La seconda parte della serata era dedicata ai numeri solamente orchestrali della sinfonia drammatica Roméo et Juliette di Hector Berlioz, un lavoro visionario in cui si mescolano generi diversi seguendo uno dei principi dell’estetica romantica, che è appunto quello del superamento delle barriere tra generi e forme, anche se in parte irrisolto nella sua complessità e ancora oggi difficile da decifrare all’ascolto. Noseda vi si è immerso fino in fondo, rinunciando a priori alla ricerca di un bel suono, come ha dimostrato subito la ruvidezza del fraseggio iniziale, che in Berlioz sarebbe in ogni caso fuori luogo. La retorica è stata bandita in questa lettura scaligera, cosa sorprendente visto che sul podio c’era un direttore che spesso alla retorica si abbandona senza remore, nel segno della ricerca di una drammaticità tutta interiore, la quale passava attraverso le sfumature delle dinamiche, il languore e i sospiri del fraseggio, gli scatti e l’incisività dei momenti più concitati, concitati certamente ma senza troppa enfasi, perché Noseda teneva sempre tutto sotto controllo.
A fare da contraltare ai turbamenti romantici di Berlioz all’inizio della serata c’erano le visioni serafiche dei Due pezzi per orchestra di Luigi Dallapiccola, che il compositore fiorentino di adozione scrisse nel 1947 rielaborando due Studi per violino e pianoforte pensati per un progettato e mai realizzato documentario su Piero della Francesca.
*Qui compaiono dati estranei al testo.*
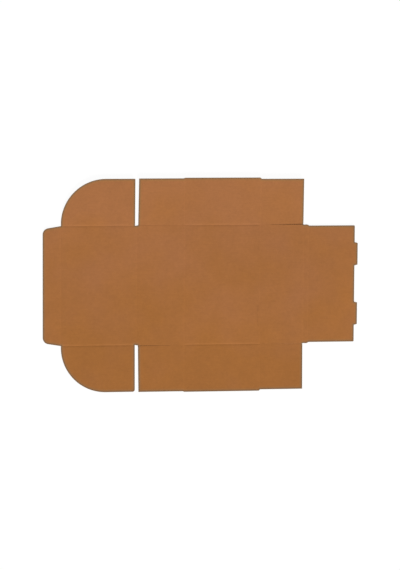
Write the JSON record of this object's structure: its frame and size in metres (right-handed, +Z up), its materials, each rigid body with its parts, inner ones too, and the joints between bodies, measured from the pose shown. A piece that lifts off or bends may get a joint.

La pittura è quindi la fonte di ispirazione delle due pagine, nelle quali l’elemento visivo-descrittivo in realtà funziona soltanto come punto di partenza per una costruzione fortemente idealizzata, nel segno di un’estrema rarefazione sia del linguaggio, che è quello dodecafonico, sia dei sentimenti. È interessante vedere come in questo caso la geometricità della dodecafonia si sposi con una gentilezza di linee e una pacatezza degli impasti timbrici che rendono i due brani, della durata complessiva di poco più di dieci minuti, particolarmente seducenti all’ascolto. Asciutta e molto misurata è stata la lettura di Noseda e della Filarmonica, una lettura capace di mettere in rilievo le nervature neoclassiche di una scrittura moderna (moderna per l’epoca) applicata però a forme antiche, in particolare nella Sarabanda,il primo dei due pezzi, ma anche nella Fuga che costituisce la parte conclusiva del secondo. L’effetto di straniamento è simile a quello che si prova ascoltando certe composizioni di Stravinskij come Pulcinella o Oedipus rex, uno straniamento però mitigato da un delicato afflato emotivo, colto molto bene da Noseda, tutto italiano ed estraneo all’estetica stravinskiana.